** Written request **
From the line that includes "Model this object" to the last line of the records, inclusive, repeat each line exactly.

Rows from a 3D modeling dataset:
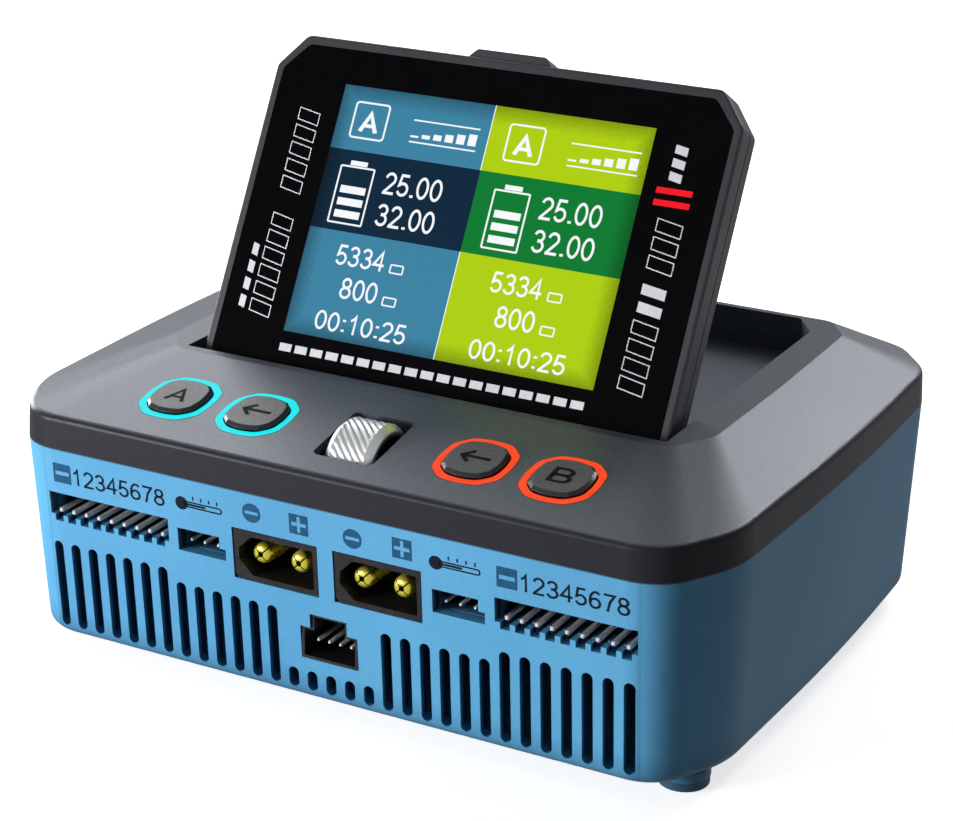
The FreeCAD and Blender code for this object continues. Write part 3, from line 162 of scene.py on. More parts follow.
def finish(name, shade, tint, rough, grain=900.0, depth=0.000012, strength=0.3, patch=60.0,
           metal=0.0, specular=0.5, coat=0.0):
    """A surface whose colour drifts between two tones and whose fine grain sets gloss and bump."""
    graph = Graph(name)
    fine = graph.noise(grain, 4.0)
    drift = graph.noise(patch, 2.0)
    blend = graph.math("ADD", graph.spread(drift, 0.0, 0.6, 0.3, 0.7),
                       graph.spread(fine, 0.0, 0.4, 0.3, 0.7))
    graph.set(Base_Color=graph.mix(blend, shade, tint),
              Roughness=graph.spread(fine, rough[0], rough[1], 0.3, 0.7),
              Normal=graph.bump(fine, strength, depth), Metallic=metal,
              Coat_Weight=coat)
    graph.put(graph.shader, "Specular IOR Level", specular)
    return graph


def lower_shell():
    """Matt blue outside, with painted shade: navy within the walls, lighter where those faces look
    up, and darker where the two halves meet and towards the bottom edge.
    """
    graph = finish("blue_shell", colour(74, 148, 196), colour(98, 175, 220), (0.42, 0.52),
                   grain=3000.0, depth=0.000008, strength=0.25, patch=25.0, specular=0.38)
    shade = graph.shader.inputs["Base Color"].links[0].from_socket
    height = graph.axis("Z")
    slope, inner_rear, inner_side, inner_floor = 0.0752, 0.0495, 0.0535, 0.0034
    lean = graph.math("MULTIPLY", graph.math("SUBTRACT", SEAM_Z * MM, height), slope)
    behind = graph.math("SUBTRACT", graph.math("SUBTRACT", graph.axis("Y"), FRONT_Y * MM), lean)
    ahead = graph.math("SUBTRACT", inner_rear, graph.axis("Y"))
    beside = graph.math("SUBTRACT", inner_side, graph.math("ABSOLUTE", graph.axis("X")))
    over = graph.math("SUBTRACT", height, inner_floor)
    inner = graph.math("MINIMUM", graph.math("MINIMUM", behind, ahead),
                       graph.math("MINIMUM", beside, over))
    # Painted shade: faces within the walls are turned navy, less so where they look up towards the
    # light.
    inner_shade = graph.spread(inner, 0.0, 1.0, 0.0001, 0.0011)
    open_sky = graph.spread(graph.facing_up(), 1.0, 0.15, 0.0, 0.8)
    inner_shade = graph.math("MULTIPLY", inner_shade, open_sky)
    # Painted shade: darker towards the bottom edge and in a thin strip just below where the two
    # halves meet.
    low = graph.spread(height, 0.5, 1.0, 0.0028, 0.0085)
    seam_shade = graph.spread(height, 1.0, 0.25, 0.03705, 0.0372)
    outer = graph.mix(graph.math("MULTIPLY", low, seam_shade), colour(8, 26, 44), shade)
    graph.set(Base_Color=graph.mix(inner_shade, outer, colour(22, 48, 72)))
    return graph.material


def upper_shell():
    """Grained grey on the top, its recess and its slopes; smooth charcoal on the band below."""
    graph = Graph("grey_shell")
    fine = graph.noise(3600.0, 2.0)
    flakes = graph.noise(5200.0, 1.0)
    grey = graph.mix(graph.spread(flakes, 0.0, 1.0, 0.3, 0.7), colour(66, 72, 80),
                     colour(91, 98, 109))
    band = graph.mix(graph.noise(500.0), colour(40, 40, 47), colour(46, 46, 54))
    on_top = graph.spread(graph.axis("Z"), 0.0, 1.0, 0.04262, 0.04285)
    recess_half, recess_front, recess_rear = 0.046, -0.030, 0.0446
    across = graph.math("SUBTRACT", graph.math("ABSOLUTE", graph.axis("X")), recess_half)
    front = graph.math("SUBTRACT", recess_front, graph.axis("Y"))
    rear = graph.math("SUBTRACT", graph.axis("Y"), recess_rear)
    outside = graph.math("MAXIMUM", across, graph.math("MAXIMUM", front, rear))
    in_recess = graph.spread(outside, 1.0, 0.0, -0.0001, 0.0001)
    top = graph.math("MAXIMUM", on_top, in_recess)
    graph.set(Base_Color=graph.mix(top, band, grey), Metallic=graph.spread(top, 0.0, 0.3),
              Roughness=graph.spread(graph.math("ADD", top, graph.spread(fine, -0.1, 0.1)),
                                     0.37, 0.42),
              Normal=graph.bump(fine, 0.3, 0.000012))
    graph.put(graph.shader, "Specular IOR Level", graph.spread(top, 0.12, 0.45))
    return graph.material


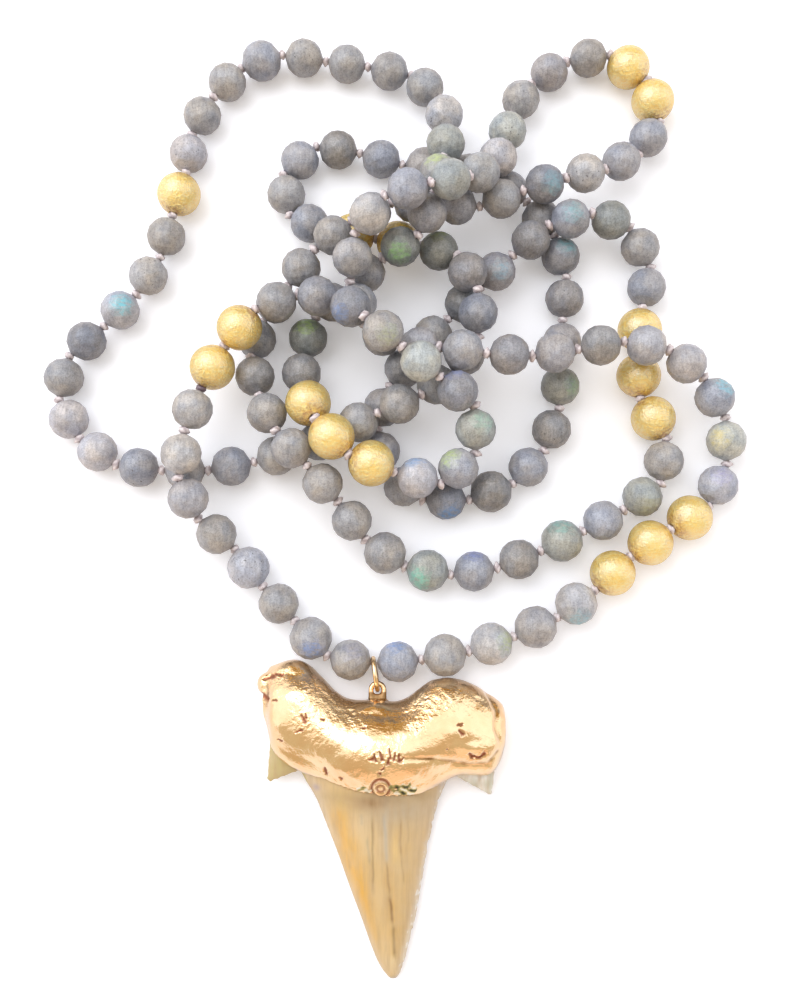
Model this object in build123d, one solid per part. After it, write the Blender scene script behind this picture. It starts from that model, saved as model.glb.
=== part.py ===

** Completed task **
Model this object in build123d, one solid per part. After it, write the Blender scene script behind this picture. It starts from that model, saved as model.glb.
=== part.py ===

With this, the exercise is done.